Selama kurang lebih 20 tahun keluar masuk sekolah dan beberapa perguruan tinggi di Indonesia, dia berhasil menulis beberapa buku apresiasi puisi dan cerpen karya pelajar dengan judul Tumbuh 1, 2 dan 3.
Menikah
Acep Syahril menikahi wanita yang dia kenal 2 hari, lalu memutuskan untuk menikah tanggal 29 Juni 1995 dengan mahar buku kumpulan puisi. Sebagai mahar yang harus diserahkan maka dibacakan satu puisi berjudul “catatan 4”. Ketika puisi itu dibacakan dihadapan penghulu, calon mertua dan hadirin, sebagian dari mereka menangis termasuk calon istrinya.
Awalnya Acep beranggapan bahwa puisinya sangat bagus, sedih dan tragis.

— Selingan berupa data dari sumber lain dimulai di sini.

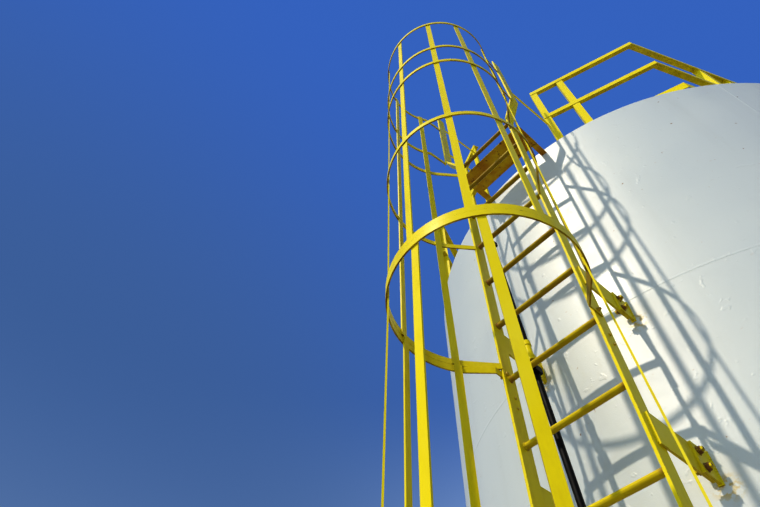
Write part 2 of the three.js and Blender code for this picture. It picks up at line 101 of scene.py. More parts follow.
# Driving dimensions of the cage. The first two hoops are fixed to the sides of the stiles.
# Each hoop sweeps 256 degrees in 48 straight sides.
CAGE_CENTRE = Vector((LADDER_X, LADDER_Y - 0.336, 0))
CAGE_RADIUS = 0.350
BAR_THICKNESS = 0.006
BAR_WIDTH = 0.030
HOOP_SWEEP, HOOP_SIDES = 256, 48
HOOP_BOLT_Y = LADDER_Y - 0.014
HOOP_TAIL_OUTER = BRACKET_INNER + BAR_THICKNESS
SIDE_HOOPS = ["cage_hoop_bottom", "cage_hoop_joint_lower"]
FRONT_HOOPS = ["cage_hoop_joint_upper", "cage_hoop_shoulder", "cage_hoop_rim"]
EXTENSION_HOOPS = ["cage_hoop_rail", "cage_hoop_top"]

# The guardrail: corners as azimuth and radius, and for each side its posts as shares of its length
GUARD_CORNERS = [(10.5, 1.566), (38.4, 1.634), (97.5, 1.634), (152.5, 1.634), (207.5, 1.634),
                 (262.5, 1.634), (321.6, 1.634)]
GUARD_POSTS = [(0, 0.26), (0.353, 0.51, 0.82), (0.15, 0.5, 0.85), (0.15, 0.5, 0.85), (0.15, 0.5, 0.85),
               (0.18, 0.49, 0.647, 0.965)]
ENTRY_CORNERS = [(341.3, 1.559), (349.4, 1.584)]
ENTRY_POSTS = [(0.02, 0.8)]
POST_LEG = 0.045
RAIL_TOPS = [RIM + 1.032, RIM + 0.553]

# Driving dimensions of the conduit behind the rungs
CONDUIT_RADIUS = 0.012
CONDUIT_ENDS = [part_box("conduit")[0].z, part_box("conduit")[1].z]
CONDUIT_BEND = 2.450
CONDUIT_BOTTOM_X, CONDUIT_TOP_X = -0.074, -0.162
CONDUIT_BEHIND = RUNG_RADIUS + 0.027
COUPLING_FOOT = 3.355

# Weld runs as width and height, with the length of a ripple where it isn't the usual one
RING_SEAM = (0.013, 0.0010, 0.006)
UPRIGHT_SEAM = (0.008, 0.0008, 0.005)
ROOF_SEAM = (0.010, 0.0020, 0.005)
FLOOR_FILLET = (0.008, 0.005, 0.006)
COLLAR_FILLET = (0.008, 0.005, 0.004)
MANWAY_FILLET = (0.009, 0.005, 0.005)
RUNG_FILLET = (0.008, 0.0035, 0.004)
ROOF_EDGE_FILLET = (0.009, 0.0028)
HATCH_FILLET = (0.009, 0.004)
NECK_FILLET = (0.010, 0.005)
CLIP_FILLET = (0.012, 0.006)
BRACKET_FILLET = (0.008, 0.004)
STRAP_FILLET = (0.0075, 0.0035)
HOOP_FILLET = (0.008, 0.0035)
RAIL_FILLET = (0.007, 0.0035)
LANDING_FILLET = (0.010, 0.005)
FILLET_LEAN = 0.8

# Bolts as thread size and length of the thread end beyond the nut, and a nut as its width and height
SPLICE_BOLT = (0.006, 0.002)
CLIP_BOLT = (0.0145, 0.005)
HOOP_BOLT = (0.010, 0.004)
MANWAY_BOLT = (0.016, 0.004)
OUTLET_BOLT = (0.015, 0.004)
OUTLET_NUT = (0.022, 0.0070)

# The photograph's viewpoint
CAMERA_PLACE = Vector((0.690, -3.3104, 1.7777))
CAMERA_AZIMUTH, CAMERA_ELEVATION, CAMERA_ROLL = (math.radians(a) for a in (-50.635, 55.710, 1.534))
CAMERA_LENS = 27.115

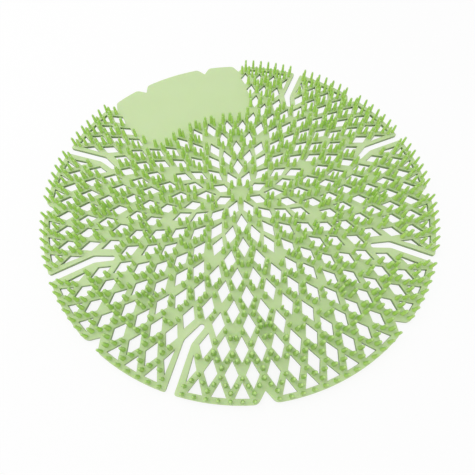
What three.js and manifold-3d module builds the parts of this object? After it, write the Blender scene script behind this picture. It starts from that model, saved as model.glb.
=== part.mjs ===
// A round urinal screen, moulded in one piece of soft scented plastic: a thin disc pierced by
// rings of lozenge holes, with upright pins on its top face, drain slots and notches round its
// rim, and one smooth panel. Units are millimetres. The flat underside is at z = 0, the disc's
// centre is on the Z axis, and +Y points through the middle of the panel. Bearings are degrees
// from +Y, positive towards +X, and the screen is alike on both sides of the Y axis.

import * as THREE from 'three';
import { mergeGeometries, mergeVertices } from 'three/addons/utils/BufferGeometryUtils.js';
import Module from 'manifold-3d';

// Disc
const SCREEN_RADIUS = 92;
const PLATE_THICKNESS = 1.5;
const RIM_STEP_ANGLE = 5.625;

// Lattice of holes
const SECTOR_COUNT = 8;
const LOZENGE_LENGTH = 10;
const LOZENGE_WIDTH = 5.3;
const WINDOW_LENGTH = 5.4;
const WINDOW_WIDTH = 5.6;
const RIM_BAND = 2.3;

// Pins
const PIN_HEIGHT = 5.2;
const PIN_BASE_DIAMETER = 1.9;
const PIN_ROOT = 0.4;
const PIN_SIDES = 3;
const PIN_EDGE_MARGIN = 1.1;

// Drain slots, open at the rim
const SLOT_WIDTH = 3.5;
const SLOT_TIP_WIDTH = 2.3;
const SLOT_FLANK = 1.9;
const SLOT_CORNER = 1.1;
const SLOT_MOUTH_ANGLE = -19.8;
const SLOT_TIP_ANGLE = -16.9;

// Notches in the rim
const NOTCH_DEPTH = 4.6;
const NOTCH_WIDTH = 6.8;
const NOTCH_SHOULDER = 1.6;
const NOTCH_ANGLE = 2.8;
const PANEL_NOTCH_ANGLE = 12;

const SCREEN_COLOUR = 0xb4d68c;

// Pattern radii are parts of the screen's radius. Offsets are degrees from a sector's middle.
const SECTOR_ANGLE = 360 / SECTOR_COUNT;
const FIRST_MIDDLE = SECTOR_ANGLE / 2;
const SIDE_SECTORS = SECTOR_COUNT / 2;

const onDivisions = (count) =>
  Array.from({ length: count + 1 }, (_, i) => (i / count - 0.5) * SECTOR_ANGLE);
const betweenDivisions = (count) =>
  Array.from({ length: count }, (_, i) => ((i + 0.5) / count - 0.5) * SECTOR_ANGLE);
const mirrored = (...offsets) => offsets.flatMap((offset) => [-offset, offset]);

const LOZENGE_ROWS = [
  { radius: 0.1, offsets: mirrored(22.5) },
  { radius: 0.178, offsets: [0] },
  { radius: 0.25, offsets: mirrored(13.9) },
  { radius: 0.311, offsets: [0] },
  { radius: 0.325, offsets: mirrored(22.5) },
  { radius: 0.383, offsets: mirrored(10.6) },
  { radius: 0.472, offsets: mirrored(5.1, 17.4) },
  { radius: 0.54, offsets: mirrored(11.25) },
  { radius: 0.56, offsets: onDivisions(2) },
  { radius: 0.627, offsets: mirrored(6.1, 16.4) },
  { radius: 0.69, offsets: onDivisions(4) },
  { radius: 0.787, offsets: betweenDivisions(8) },
  { radius: 0.888, offsets: onDivisions(8) },
];
const WINDOW_OFFSETS = betweenDivisions(8);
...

Ternyata itu salah, sebab dimalam pertama istrinya menjawab, “kalau mereka menangis bukan karena puisinya yang hebat, tapi karena Mas miskin,” jelas istrinya.
Dari pernikahan itu dia dikaruniai dua anak, Sherina dan Zian Ar Rummy.
Ketika banyak orang bertanya soal proses kreatifnya selama belasan tahun hidup di jalan, seperti: “Apa yang kau dapat perjalanan panjang itu.”
Dia hanya menjawab: “ngantuk”.
“Sebab selama itu yang tidak pernah aku lewatkan adalah bersyukur, dan setiap kali “ngantuk” aku tidak pernah menyia-nyiakannya, aku langsung tidur, dimanapun, kapanpun, pada saat apapun dan bahkan situasi sedang dalam keadaan bagaimanapun. Soalnya aku tidak sanggup membayangkan ketika Tuhan tidak lagi memberi ngantuk atau kesempatan tidur bagiku,” katanya.